Despite the fact that there are no differences between the groups in Scenario 2 (F-statistic = 0.25, P>0.05), we cannot accept the Null hypothesis that both groups are similar because we are uncertain. If, in Scenario 2, both groups differ, adding more observations should reduce within-group error because more observations should be close to the true mean of each group. As a result, the F-statistic may rise, revealing group differences. Thus, the differences were not detected because they did not exist, but because there were insufficient observations.
Statistical tests are not intended to validate a Null hypothesis. In essence, a Null hypothesis is an assumption, one that may be incorrect. As a result, the absence of sufficient evidence to refute the assumption does not transform it into a fact. Unfortunately, as discussed in previous posts, there are numerous studies in the animal sciences literature that accept Null hypotheses due to a lack of evidence against them.
The previous ANOVA test calculations were incomplete because the degrees of freedom, which are an important component of the calculations, were not included. Degrees of freedom were discussed in a previous post and will not be revisited here, but they can be summarized as a calculation that accounts for the fact that the sample is only a sample and penalizes it accordingly. Smaller samples are penalized more severely as a result. Degrees of freedom are an important calculation that takes into account the possibility of inaccuracies due to a small sample size in order to make the results more generalizable.
Domain knowledge
Returning to the example shown in Figure 1, which is reproduced below. There should be no differences between groups, according to the ANOVA; the differences between and within SS are insufficient. However, if we consider a standard dartboard, player A scored 43 points and player B scored 23, making player A the clear winner (Figure 5). Similarly, in research, even if two groups are similar and ANOVAs show no differences, the fact that both groups are similar cannot be accepted.
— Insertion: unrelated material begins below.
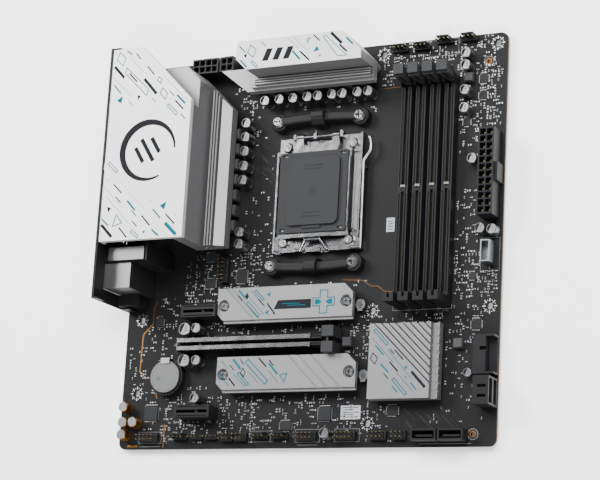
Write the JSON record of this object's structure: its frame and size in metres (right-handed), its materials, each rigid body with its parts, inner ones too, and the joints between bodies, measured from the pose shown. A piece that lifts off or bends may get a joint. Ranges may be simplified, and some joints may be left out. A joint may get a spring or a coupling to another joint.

Perhaps our initial assumption was incorrect, and we are missing a critical piece of the puzzle (the board).
Figure 5. A lateral and frontal view of darts thrown by Player A and B on a dartboard.
As discussed in a previous post, two groups of animals performed similarly when both received diets in excess and deficiencies in the same degree relative to the requirement (Figure 6). The authors concluded that both groups performed similarly because the low protein group was supplemented with amino acids; the lack of evidence contradicting their assumptions confirmed them. In this case, the authors were missing the board, or domain knowledge in the field. ANOVA cannot solve a dose-response problem because both the dose and the response are numerical. The ANOVA test is only adequate when comparing categorical groups, like players. In short, please do not accept Null Hypotheses, even if they make sense to you because the original hypothesis may be incorrect.
Figure 6. Similar performance can be achieved by two diets that have an equal proportion of excess or deficiency of crude protein relative to the requirement; based on data from [1]. Protein requirement (reported as nitrogen requirement) according to the National Research Council [2].
Thanks for reading, and I hope you found this post helpful! Please, please, please leave a comment to let me know if the post was clear enough.
Christian Ramirez-Camba
1. Yue, L. and S. Qiao, Effects of low-protein diets supplemented with crystalline amino acids on performance and intestinal development in piglets over the first 2 weeks after weaning. Livestock Science, 2008. 115(2-3): p. 144-152.
2. NRC, Nutrient Requirements of Swine: Eleventh Revised Edition. 2012, Washington, DC: The National Academies Press. 420.